Sam:Cliff, I'm turning the key, but nothing's happening.
Cliff:That's because I've got it rigged up with a Cliff Clavin Anti-Theft System. What I do is I turn the wheel all the way to the left.
(Sam turns the wheel.)
Sam:Got it.
Cliff:And then I turn the key as hard as I can.
(Sam turns the key.)
Sam:Oh dear. Cliff, I just broke off the key in the ignition.
Cliff:I said as hard as I can, Sammy!


Tabletop Games

  • The Orks of Warhammer 40,000 have a latent psychic field that allows their vehicles to function in bizarre ways because they believe they can (Red wunz go fasta, planes keep flying until the pilot is informed they ran out of fuel a while ago, etc).

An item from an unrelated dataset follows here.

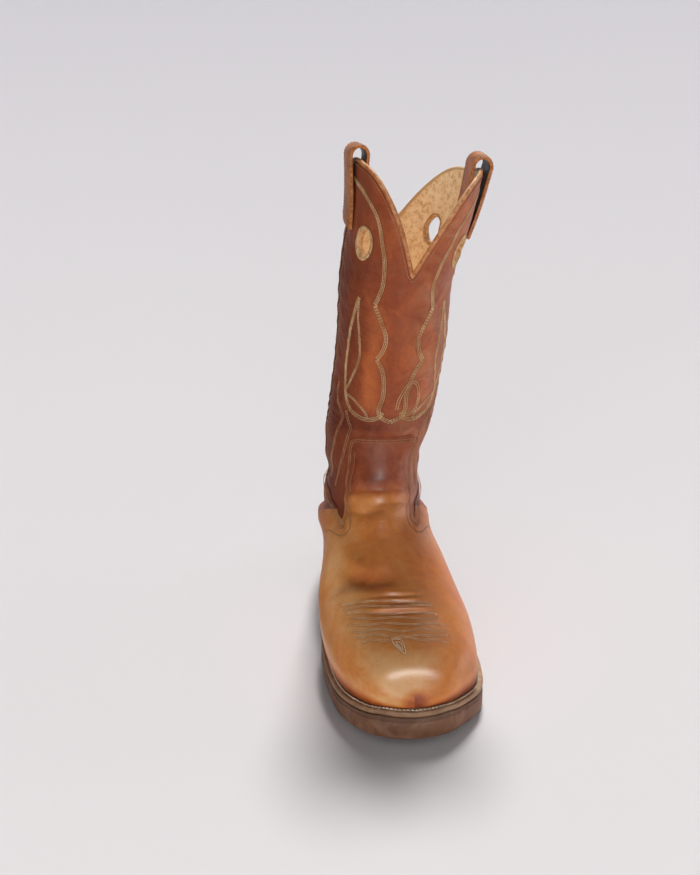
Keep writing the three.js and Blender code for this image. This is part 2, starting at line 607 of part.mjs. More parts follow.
// The part's origin is the middle of its footprint, on the ground.
const bounds = new THREE.Box3().setFromObject(boot);
const middle = bounds.getCenter(new THREE.Vector3());
boot.position.set(-middle.x, -middle.y, -bounds.min.z);

export default boot;
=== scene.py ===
"""Looks of a worn western pull-on boot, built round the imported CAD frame.

Shapes are worked out in millimetres in the boot's own workshop frame (heel nail at y 66, ground z 0) and
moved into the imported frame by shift(). Round position a is 0 at the front, +-0.5 at the side seams and
+-1 at the back or the foot line; v counts stations from the top of the shaft to the toe tip.
"""

import math

import bmesh
import bpy
import numpy as np
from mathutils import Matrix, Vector
from mathutils.kdtree import KDTree


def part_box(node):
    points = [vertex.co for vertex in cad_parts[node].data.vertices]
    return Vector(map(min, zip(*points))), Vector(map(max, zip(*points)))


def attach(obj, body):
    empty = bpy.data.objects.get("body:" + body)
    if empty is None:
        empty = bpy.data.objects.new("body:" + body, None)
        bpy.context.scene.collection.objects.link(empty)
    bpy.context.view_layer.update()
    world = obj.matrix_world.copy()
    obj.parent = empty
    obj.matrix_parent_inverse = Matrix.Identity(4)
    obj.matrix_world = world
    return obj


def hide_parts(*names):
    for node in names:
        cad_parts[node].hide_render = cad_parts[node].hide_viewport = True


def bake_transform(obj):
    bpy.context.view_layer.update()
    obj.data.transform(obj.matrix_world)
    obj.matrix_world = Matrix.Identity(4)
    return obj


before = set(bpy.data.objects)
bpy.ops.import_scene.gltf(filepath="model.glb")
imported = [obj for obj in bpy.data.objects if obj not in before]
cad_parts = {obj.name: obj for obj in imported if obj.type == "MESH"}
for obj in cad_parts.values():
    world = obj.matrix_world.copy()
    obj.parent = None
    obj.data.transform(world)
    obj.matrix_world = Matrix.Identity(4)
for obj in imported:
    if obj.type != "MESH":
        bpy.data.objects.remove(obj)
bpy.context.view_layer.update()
MM = 0.001
FINE = 1.0      # share of full mesh detail while trying things
RANDOM = np.random.default_rng(7)

nail_low, nail_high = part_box("heel_nail_1")
ORIGIN = np.array([(nail_low.x + nail_high.x) / 2, (nail_low.y + nail_high.y) / 2 - 66 * MM, 0.0])


def shift(points):
    """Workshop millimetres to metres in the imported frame."""
    return np.asarray(points) * MM + ORIGIN


# ---- the boot's surface ----
PEAK_Z = 321                # nominal height of the shaft
RIM_Z = 330                 # the crests of the top edge
FRONT_DIP, BACK_DIP = 63, 53
BACK_DROP = 12              # how much lower the top edge runs at the back
DIP_SPAN = 0.36             # round position over which the top edge comes up again
SHAFT_LEAN = 27
LEAN_FROM_Z = 105
SHAFT_TILT = 0.11
SWAY, SWAY_Z, SWAY_SPAN = 3, 255, 30     # the upper shaft leans inwards off its straight line
SEAT_Z = 39
BULGE = 1 / 0.75            # how far a Bezier rail stands out beyond the width it gives
FIRST_FOOT = 9              # the first station of the foot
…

So when a non-Ork uses one, it tends not to work.


Video Games

  • Quite a far out example, but in Breath of Fire II, your town can be turned into a Floating Continent that can only be controlled by your father, who has been wired into the technology.
  • In Mass Effect, Joker says something along these lines when asked about piloting the Normandy.
  • In Jade Empire, Kang says the same for the Marvelous Dragonfly.
    • Both of those expand the trope from just being about clunkers in the hands of someone used to their quirks, to extremely sophisticated devices in the hands of a specialist.
      • And in Kang's case he spends literally every hour of the day making modifications to the Dragonfly (he doesn't sleep). The controls probably change completely from flight to flight.